**EXERCISE PROMPT**:
Below is a block of data; give all of it again word for word.

**RECORDED DATA**:
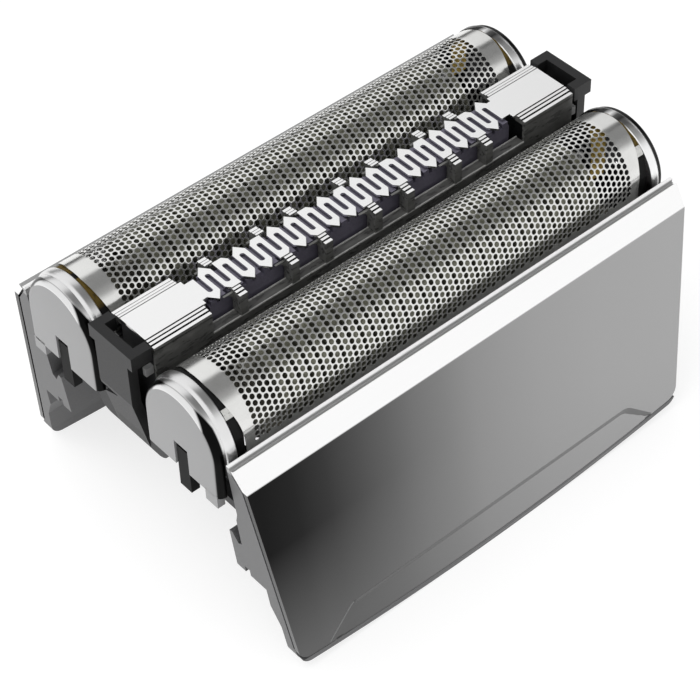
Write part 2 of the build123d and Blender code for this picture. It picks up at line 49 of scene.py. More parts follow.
# foils, in mm
foil_y = 7.4
foil_r = 4.1
foil_axis_z = 22.0
foil_half = 21.5
foil_end_start = 19.9
foil_end_line = ((0, 21.5), (12, 21.5), (33, 21.28), (48, 21.08), (65, 20.8), (90, 20.55), (360, 20.55))
foil_foot_z = 18.25
sheet_t = 0.06
hole_columns = 76
hole_field_half = 19.45
hole_row_deg = 7.5
hole_row_last = 13
hole_r = 0.226
hole_sides = 12
hole_sink = 0.012

# cutters
blade_r = 3.65
blade_wall = 0.9
blade_t = 0.64
blade_pitch = 1.04
blade_field_half = 16.2
blade_foot_z = 20.45

# trimmer guard
guard_half = 21.73
guard_top_z = 25.81
guard_t = 0.25
plate_y = 1.55
wall_y = 2.6
step_lines = ((1.66, 1.87, 25.76), (1.97, 2.2, 25.7), (2.32, 2.6, 25.62))
groove_depth = 0.05
groove_taper = 0.015
rib_drop = 0.01
end_rib_foot_z = 25.2
end_wall_top_z = 25.3
pitch = 1.7
tooth_count = 18
first_tooth_x = -(tooth_count / 2 - 0.25) * pitch
tip_y = 1.88
root_y = 1.12
tip_blunt = 0.05
slot_w = 0.44
slot_end_y = 0.88
half_w = (pitch - slot_w) / 2
joined_teeth = {2: 1, 5: -1, 7: 1, 10: -1, 12: 1, 15: -1, 17: 1}
plate_start = 15.95
post_w = 0.75
post_inner_y = 1.6
window_half = 16.25
sill_z = 23.6
guard_foot_z = 19.62
gusset_w = 0.95
gusset_h = 0.9
# edges of the sill, painted bright as highlights: y0, y1, z0, z1
sill_edges = ((-wall_y - 0.005, -wall_y + 0.09, sill_z - 0.12, sill_z),
              (-post_inner_y - 0.16, -post_inner_y - 0.06, sill_z - 0.1, sill_z + 0.05))

# blade under the guard
trim_blade_half = 15.6
trim_blade_y = 1.45
trim_blade_t = 0.3
trim_blade_top_z = 25.46
trim_blade_foot_z = 20.5
trim_tooth_y = 1.0
trim_tooth_h = 0.45
trim_tooth_gap = 0.3

# end rings and caps
ring_r = 4.6
ring_wall = 0.95
ring_axis_z = 21.35
ring_foot_z = 20.0
ring_back = 21.7
ring_front = 22.6
cap_r = 4.47
cap_face = 23.57
cap_front_t = 0.7
cap_foot_z = 17.75
cap_rim_r = 3.85
cap_valley_r = 4.36
cap_far_face = 23.15
cap_slot_w = 1.6
cap_slot_top_z = 20.3
cap_tab_w = 1.8
cap_tab_h = 1.05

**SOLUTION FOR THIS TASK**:
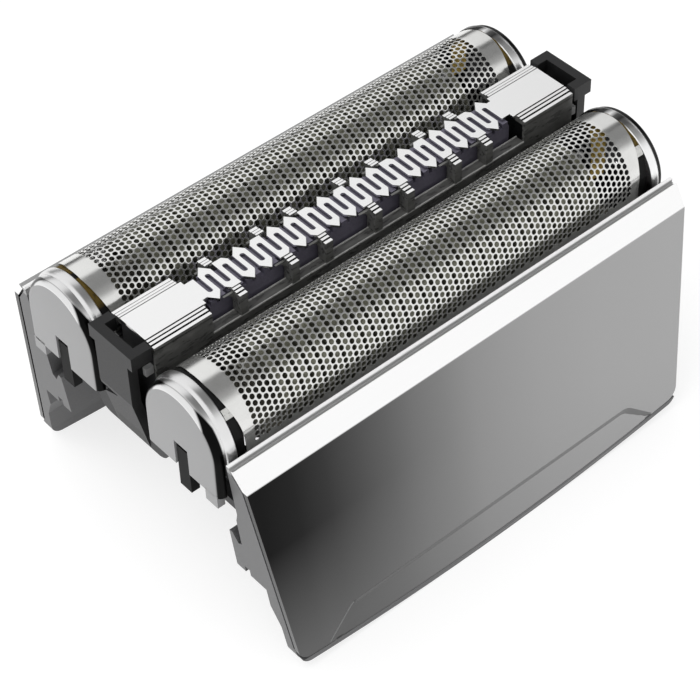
Write part 2 of the build123d and Blender code for this picture. It picks up at line 49 of scene.py. More parts follow.
# foils, in mm
foil_y = 7.4
foil_r = 4.1
foil_axis_z = 22.0
foil_half = 21.5
foil_end_start = 19.9
foil_end_line = ((0, 21.5), (12, 21.5), (33, 21.28), (48, 21.08), (65, 20.8), (90, 20.55), (360, 20.55))
foil_foot_z = 18.25
sheet_t = 0.06
hole_columns = 76
hole_field_half = 19.45
hole_row_deg = 7.5
hole_row_last = 13
hole_r = 0.226
hole_sides = 12
hole_sink = 0.012

# cutters
blade_r = 3.65
blade_wall = 0.9
blade_t = 0.64
blade_pitch = 1.04
blade_field_half = 16.2
blade_foot_z = 20.45

# trimmer guard
guard_half = 21.73
guard_top_z = 25.81
guard_t = 0.25
plate_y = 1.55
wall_y = 2.6
step_lines = ((1.66, 1.87, 25.76), (1.97, 2.2, 25.7), (2.32, 2.6, 25.62))
groove_depth = 0.05
groove_taper = 0.015
rib_drop = 0.01
end_rib_foot_z = 25.2
end_wall_top_z = 25.3
pitch = 1.7
tooth_count = 18
first_tooth_x = -(tooth_count / 2 - 0.25) * pitch
tip_y = 1.88
root_y = 1.12
tip_blunt = 0.05
slot_w = 0.44
slot_end_y = 0.88
half_w = (pitch - slot_w) / 2
joined_teeth = {2: 1, 5: -1, 7: 1, 10: -1, 12: 1, 15: -1, 17: 1}
plate_start = 15.95
post_w = 0.75
post_inner_y = 1.6
window_half = 16.25
sill_z = 23.6
guard_foot_z = 19.62
gusset_w = 0.95
gusset_h = 0.9
# edges of the sill, painted bright as highlights: y0, y1, z0, z1
sill_edges = ((-wall_y - 0.005, -wall_y + 0.09, sill_z - 0.12, sill_z),
              (-post_inner_y - 0.16, -post_inner_y - 0.06, sill_z - 0.1, sill_z + 0.05))

# blade under the guard
trim_blade_half = 15.6
trim_blade_y = 1.45
trim_blade_t = 0.3
trim_blade_top_z = 25.46
trim_blade_foot_z = 20.5
trim_tooth_y = 1.0
trim_tooth_h = 0.45
trim_tooth_gap = 0.3

# end rings and caps
ring_r = 4.6
ring_wall = 0.95
ring_axis_z = 21.35
ring_foot_z = 20.0
ring_back = 21.7
ring_front = 22.6
cap_r = 4.47
cap_face = 23.57
cap_front_t = 0.7
cap_foot_z = 17.75
cap_rim_r = 3.85
cap_valley_r = 4.36
cap_far_face = 23.15
cap_slot_w = 1.6
cap_slot_top_z = 20.3
cap_tab_w = 1.8
cap_tab_h = 1.05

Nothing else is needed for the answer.